Stocks were also supported by a strong start to the earnings season, with major U.S. financials – including JPMorgan (JPM), Bank of America (BAC), Morgan Stanley (MS), Goldman Sachs (GS) – all beating expectations. That provided a positive early tone to earnings season, helping lift overall sentiment and sustain the rally.
Now, as the focus shifts to technology majors, expectations are running hot. Analysts expect the tech sector’s earnings growth to soar about 45% year-over-year, strengthening its role as by far the biggest contributor to overall S&P 500 profit expansion. The tech earnings avalanche is officially beginning this coming Wednesday with the first member of the “Magnificent Seven” (MAGS) to release its results, Tesla (TSLA), which is slated for approximately 30% earnings growth despite wobbly delivery numbers.
The tech-stock optimism has recently received a helping nudge higher from a credible source. Taiwan Semiconductor Manufacturing, aka TSMC (TSM) – the world’s leading chip foundry – reported record Q1 sales and earnings growth and lifted its full-year outlook, citing insatiable AI infrastructure demand. Since TSMC is basically a monopoly in terms of the most advanced chips, its results and guidance are seen as a bellwether for the AI trade as a whole. The soaring demand for TSMC’s offerings boosted the momentum, helping the technology sector (XLK) notch 13 straight positive trading days – the longest such stretch since 2013 – with a 20%+ advance over the period.
The Magnificent bunch added about $2.5 trillion in market cap over the last eight trading days. However, they were far from the strongest performers among large caps. The champion last week was Oracle (ORCL), which surged nearly 30%. Although ORCL’s rally was driven by concrete progress on power constraints and cloud partnerships – validating its heavy AI capex bets – it would likely be far less spectacular had the broad market not been in a somewhat extreme risk-on mood.
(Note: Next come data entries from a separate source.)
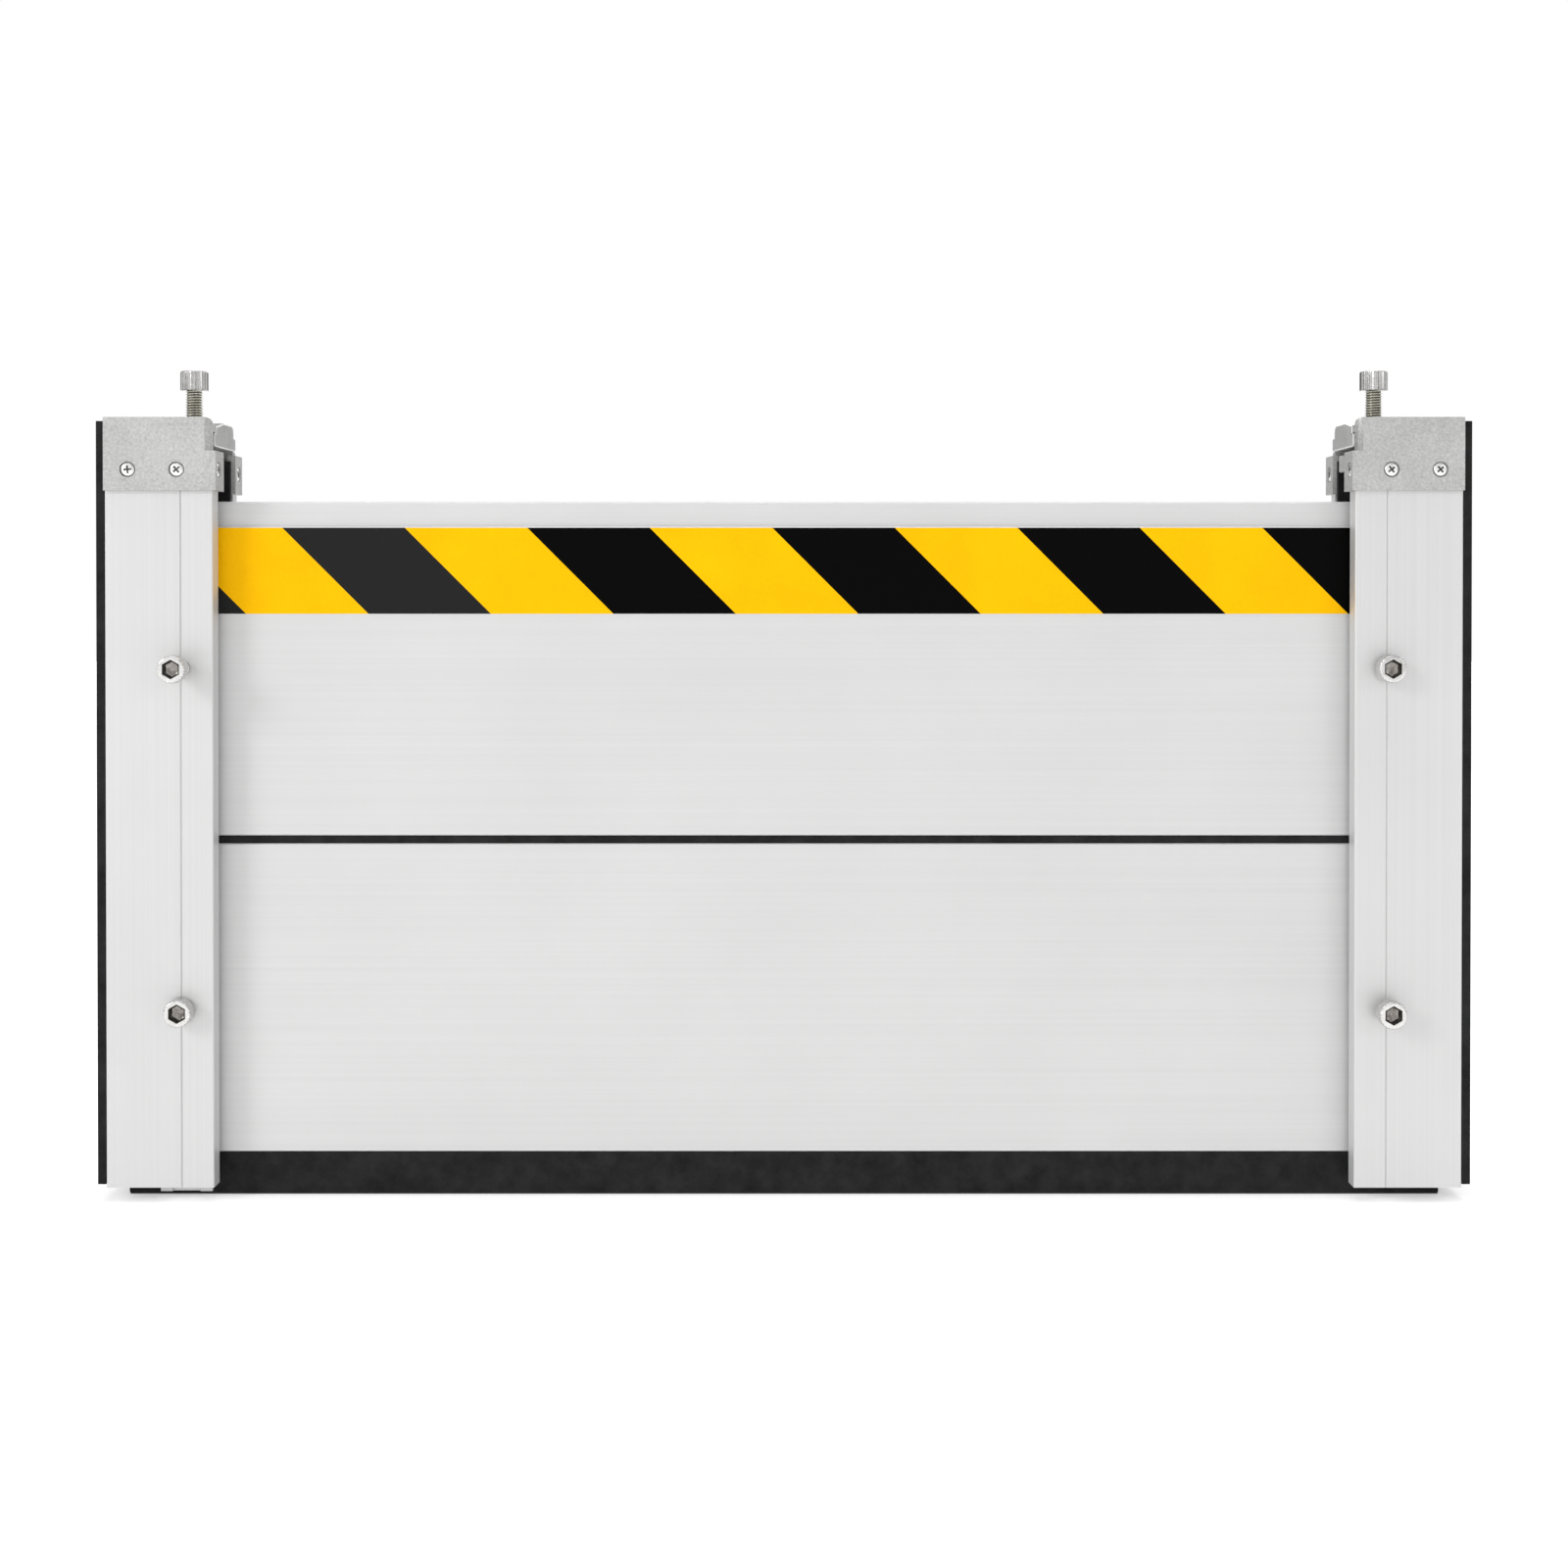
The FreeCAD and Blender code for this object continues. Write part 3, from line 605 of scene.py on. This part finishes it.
class Form:
    """A closed shape under construction, in metres, in the frame's own place."""

    weld = 0.002 * MM
    flat_angle = math.radians(0.6)
    smooth_angle = math.radians(38)

    def __init__(self) -> None:
        """Start with nothing."""
        self.mesh = bmesh.new()

    @classmethod
    def of_node(cls, node: str) -> "Form":
        """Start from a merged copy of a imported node.

        Args:
            node: The node's name.

        Returns:
            The form, with flat faces made whole again.
        """
        form = cls()
        form.mesh.from_mesh(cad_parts[node].data)
        form.merge()
        bmesh.ops.dissolve_limit(
            form.mesh,
            angle_limit=cls.flat_angle,
            verts=form.mesh.verts[:],
            edges=form.mesh.edges[:],
        )
        return form

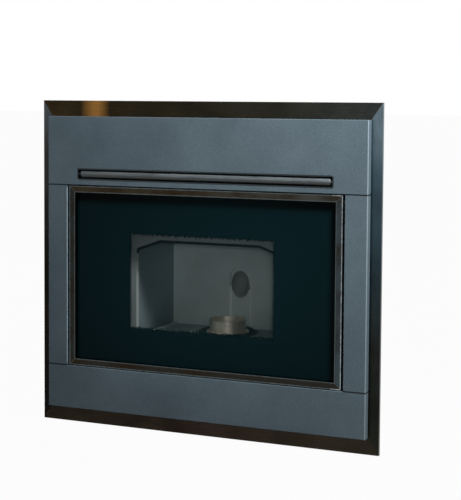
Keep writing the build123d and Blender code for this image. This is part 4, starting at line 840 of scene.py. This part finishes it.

And that is exactly why caution is warranted. When stocks stage a blistering rally not from the depth of a bear market – not even from a proper deep correction – but from a place where they still could have been considered overvalued, this could signal decoupling from fundamentals – this time, in the green rather than red direction. Importantly, the primary catalyst for the rally was the ceasefire and hopes for a lasting agreement between the U.S. and Iran, which could drive normalization of global oil prices. If these hopes are shattered – or even postponed – the rally could reverse in the blink of an eye.